━━━━━ Data block ━━━━━

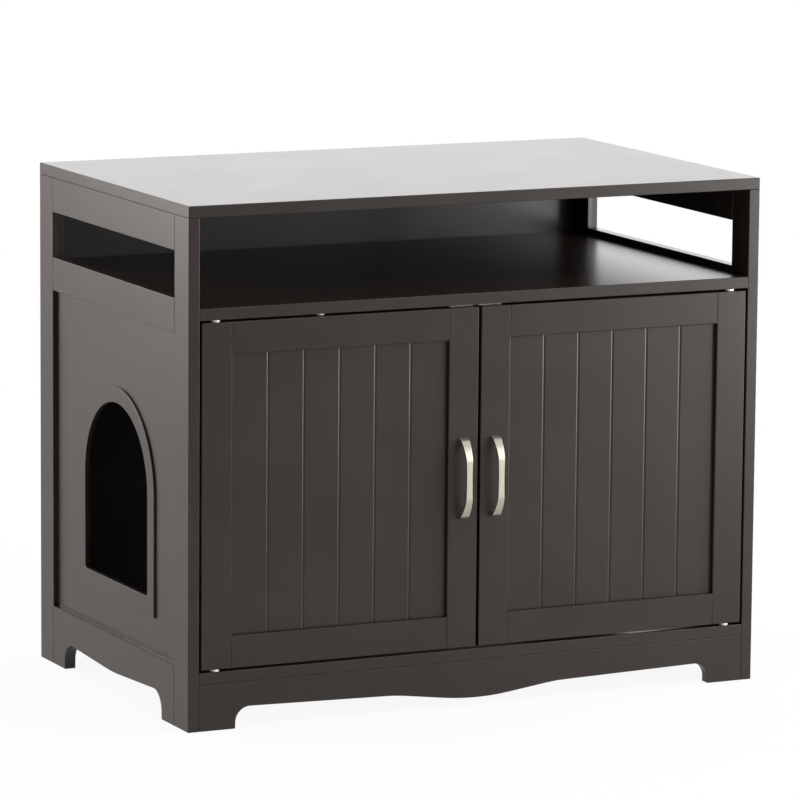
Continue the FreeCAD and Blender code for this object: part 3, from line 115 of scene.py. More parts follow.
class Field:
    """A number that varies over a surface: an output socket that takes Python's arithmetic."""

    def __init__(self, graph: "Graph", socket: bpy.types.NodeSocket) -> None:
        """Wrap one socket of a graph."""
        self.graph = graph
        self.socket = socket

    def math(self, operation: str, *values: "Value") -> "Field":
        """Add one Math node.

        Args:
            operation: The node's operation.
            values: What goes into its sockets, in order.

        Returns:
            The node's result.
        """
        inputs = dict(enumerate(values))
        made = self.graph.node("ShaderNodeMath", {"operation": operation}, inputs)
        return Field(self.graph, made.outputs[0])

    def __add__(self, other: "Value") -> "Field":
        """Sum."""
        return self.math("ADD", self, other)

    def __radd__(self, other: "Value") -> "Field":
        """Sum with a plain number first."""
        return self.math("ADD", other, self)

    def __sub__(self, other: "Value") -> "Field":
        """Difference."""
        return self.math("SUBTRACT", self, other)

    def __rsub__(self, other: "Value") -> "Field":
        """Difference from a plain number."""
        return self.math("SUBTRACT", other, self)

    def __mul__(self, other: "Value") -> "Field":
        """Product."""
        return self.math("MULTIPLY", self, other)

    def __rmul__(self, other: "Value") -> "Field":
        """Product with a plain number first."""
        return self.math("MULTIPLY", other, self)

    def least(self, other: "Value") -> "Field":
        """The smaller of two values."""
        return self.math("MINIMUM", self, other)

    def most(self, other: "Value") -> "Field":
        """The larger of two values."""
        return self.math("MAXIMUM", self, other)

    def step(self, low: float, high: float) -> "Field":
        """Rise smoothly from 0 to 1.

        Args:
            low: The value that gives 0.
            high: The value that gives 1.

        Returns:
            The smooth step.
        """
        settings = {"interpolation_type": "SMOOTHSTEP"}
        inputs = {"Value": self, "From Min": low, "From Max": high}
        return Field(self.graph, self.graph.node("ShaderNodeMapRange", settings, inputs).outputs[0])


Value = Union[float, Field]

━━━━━

● **Job**
Return exactly the leading lines of the listing, stopping after the line in which "values: What goes" occurs.

● **Task result**
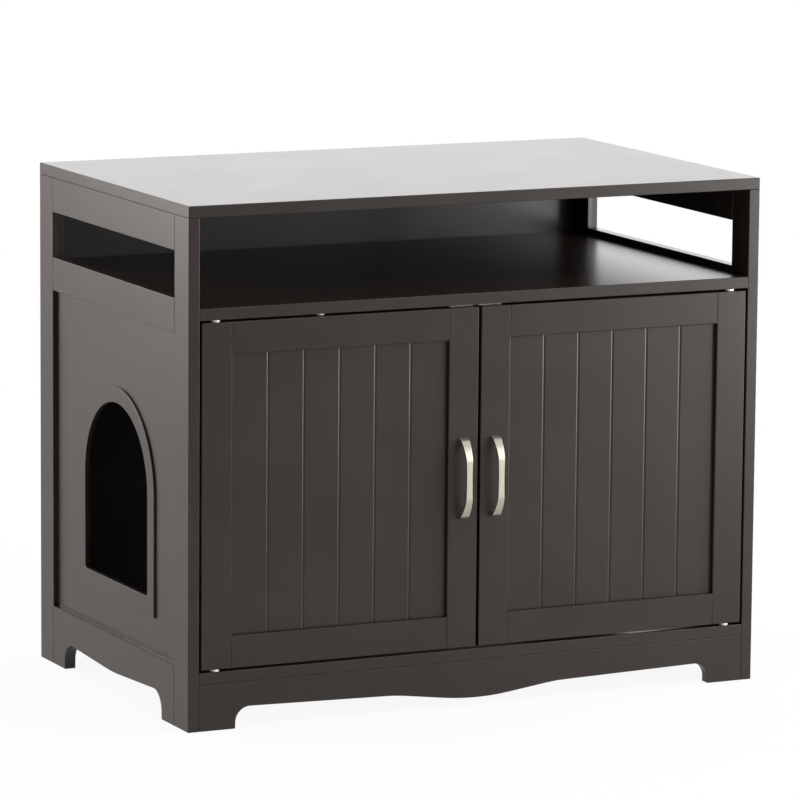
Continue the FreeCAD and Blender code for this object: part 3, from line 115 of scene.py. More parts follow.
class Field:
    """A number that varies over a surface: an output socket that takes Python's arithmetic."""

    def __init__(self, graph: "Graph", socket: bpy.types.NodeSocket) -> None:
        """Wrap one socket of a graph."""
        self.graph = graph
        self.socket = socket

    def math(self, operation: str, *values: "Value") -> "Field":
        """Add one Math node.

        Args:
            operation: The node's operation.
            values: What goes into its sockets, in order.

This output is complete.